**Exercise:** In full and without alteration, give the listing again.

**Provided data:**
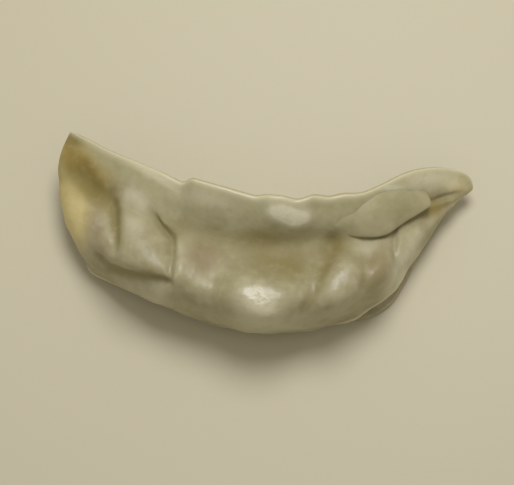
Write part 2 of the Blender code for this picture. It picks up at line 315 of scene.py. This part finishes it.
def ringPoints(along):
    # from the seam in the crest's edge down the front, across the ground and up the back
    edge, root, front, back = [sectionPoint(column, along) for column in (1, 2, 3, 4)]
    ahead = rootAhead(along)
    out = squareTo(edge - root, ahead, 2)
    wall = squareTo(root - back, ahead, 1)
    lean = (edge - root).normalized()
    full = smoothStep(*form["leftSwell"], along) * smoothStep(*form["rightSwell"], 1 - along)
    half = out * (form["crestThickness"] / 2)
    thin = half * (1 - full)
    swell = wall * form["backRise"] * full - thin
    bulge = -form["leftBulge"] * (1 - smoothStep(0, form["leftBulgeTo"], along))
    shoulder = Vector((bulge, 0, form["shoulderRise"] * full))
    brow = Vector((bulge, 0, form["browRise"] * full))
    lip = root.lerp(edge, form["lipAt"])
    bend = root.lerp(edge, form["bendAt"]) + out * form["crestBend"]
    browAt = form["browAtEnds"] + (form["browAtMiddle"] - form["browAtEnds"]) * full
    lifted = smoothStep(form["tabFrom"], 1, along)
    frontFoot = front.lerp(back, form["frontTuck"])
    backFoot = back.lerp(front, form["backTuck"])
    heel = 1 - smoothStep(0, form["heelTo"], along)
    level = form["tabLift"] * lifted - form["groundSink"] * (1 - lifted) + form["heelLift"] * heel
    for foot in (frontFoot, backFoot):
        foot.z = level
        foot.x += form["heelDraw"] * heel
    shoulderPoint = root.lerp(front, form["shoulderAt"]) + shoulder + thin
    points = [  # each with its share of the crest's height, of the valley under it and of the front
        (edge - lean * form["seamDepth"], 1, 0, 1),
        (edge + half * form["seamWidth"], 1, 0, 1),
        (lip + half, form["lipAt"], 0, 1),
        (bend + half, form["bendAt"], form["bendValley"], 1),
        (root + half, 0, 1, 1),
        (shoulderPoint, 0, form["shoulderValley"], 1),
        (root.lerp(front, browAt) + brow + thin, 0, 0, 1),
        (front, 0, 0, 1),
        (frontFoot, 0, 0, 1),
        (frontFoot.lerp(backFoot, 0.5), 0, 0, 0),
        (backFoot, 0, 0, 0),
        (back, 0, 0, 0),
        (root.lerp(back, form["backLowAt"]) + swell, 0, 0, 0),
        (root.lerp(back, form["backHighAt"]) + swell, 0, 0, 0),
        (root - half, 0, 0, 0),
        (bend - half, form["bendAt"], 0, 0),
        (lip - half, form["lipAt"], 0, 0),
        (edge - half * form["seamWidth"], 1, 0, 0),
    ]
    return points, lean, out


def placeRing(shape, ring, along):
    leanLayer = shape.verts.layers.float_vector["lean"]
    outLayer = shape.verts.layers.float_vector["out"]
    valleyLayer = shape.verts.layers.float["valley"]
    frontLayer = shape.verts.layers.float["front"]
    points, lean, out = ringPoints(along)
    for vert, (point, share, valley, front) in zip(ring, points):
        vert.co = point
        vert[valleyLayer] = valley
        vert[frontLayer] = front
        vert[leanLayer] = lean * share
        vert[outLayer] = out * share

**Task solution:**
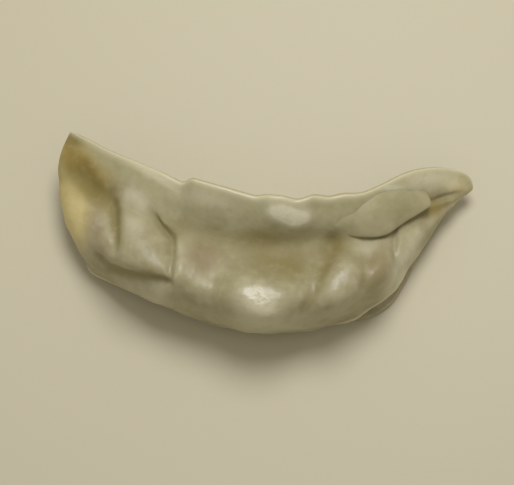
Write part 2 of the Blender code for this picture. It picks up at line 315 of scene.py. This part finishes it.
def ringPoints(along):
    # from the seam in the crest's edge down the front, across the ground and up the back
    edge, root, front, back = [sectionPoint(column, along) for column in (1, 2, 3, 4)]
    ahead = rootAhead(along)
    out = squareTo(edge - root, ahead, 2)
    wall = squareTo(root - back, ahead, 1)
    lean = (edge - root).normalized()
    full = smoothStep(*form["leftSwell"], along) * smoothStep(*form["rightSwell"], 1 - along)
    half = out * (form["crestThickness"] / 2)
    thin = half * (1 - full)
    swell = wall * form["backRise"] * full - thin
    bulge = -form["leftBulge"] * (1 - smoothStep(0, form["leftBulgeTo"], along))
    shoulder = Vector((bulge, 0, form["shoulderRise"] * full))
    brow = Vector((bulge, 0, form["browRise"] * full))
    lip = root.lerp(edge, form["lipAt"])
    bend = root.lerp(edge, form["bendAt"]) + out * form["crestBend"]
    browAt = form["browAtEnds"] + (form["browAtMiddle"] - form["browAtEnds"]) * full
    lifted = smoothStep(form["tabFrom"], 1, along)
    frontFoot = front.lerp(back, form["frontTuck"])
    backFoot = back.lerp(front, form["backTuck"])
    heel = 1 - smoothStep(0, form["heelTo"], along)
    level = form["tabLift"] * lifted - form["groundSink"] * (1 - lifted) + form["heelLift"] * heel
    for foot in (frontFoot, backFoot):
        foot.z = level
        foot.x += form["heelDraw"] * heel
    shoulderPoint = root.lerp(front, form["shoulderAt"]) + shoulder + thin
    points = [  # each with its share of the crest's height, of the valley under it and of the front
        (edge - lean * form["seamDepth"], 1, 0, 1),
        (edge + half * form["seamWidth"], 1, 0, 1),
        (lip + half, form["lipAt"], 0, 1),
        (bend + half, form["bendAt"], form["bendValley"], 1),
        (root + half, 0, 1, 1),
        (shoulderPoint, 0, form["shoulderValley"], 1),
        (root.lerp(front, browAt) + brow + thin, 0, 0, 1),
        (front, 0, 0, 1),
        (frontFoot, 0, 0, 1),
        (frontFoot.lerp(backFoot, 0.5), 0, 0, 0),
        (backFoot, 0, 0, 0),
        (back, 0, 0, 0),
        (root.lerp(back, form["backLowAt"]) + swell, 0, 0, 0),
        (root.lerp(back, form["backHighAt"]) + swell, 0, 0, 0),
        (root - half, 0, 0, 0),
        (bend - half, form["bendAt"], 0, 0),
        (lip - half, form["lipAt"], 0, 0),
        (edge - half * form["seamWidth"], 1, 0, 0),
    ]
    return points, lean, out


def placeRing(shape, ring, along):
    leanLayer = shape.verts.layers.float_vector["lean"]
    outLayer = shape.verts.layers.float_vector["out"]
    valleyLayer = shape.verts.layers.float["valley"]
    frontLayer = shape.verts.layers.float["front"]
    points, lean, out = ringPoints(along)
    for vert, (point, share, valley, front) in zip(ring, points):
        vert.co = point
        vert[valleyLayer] = valley
        vert[frontLayer] = front
        vert[leanLayer] = lean * share
        vert[outLayer] = out * share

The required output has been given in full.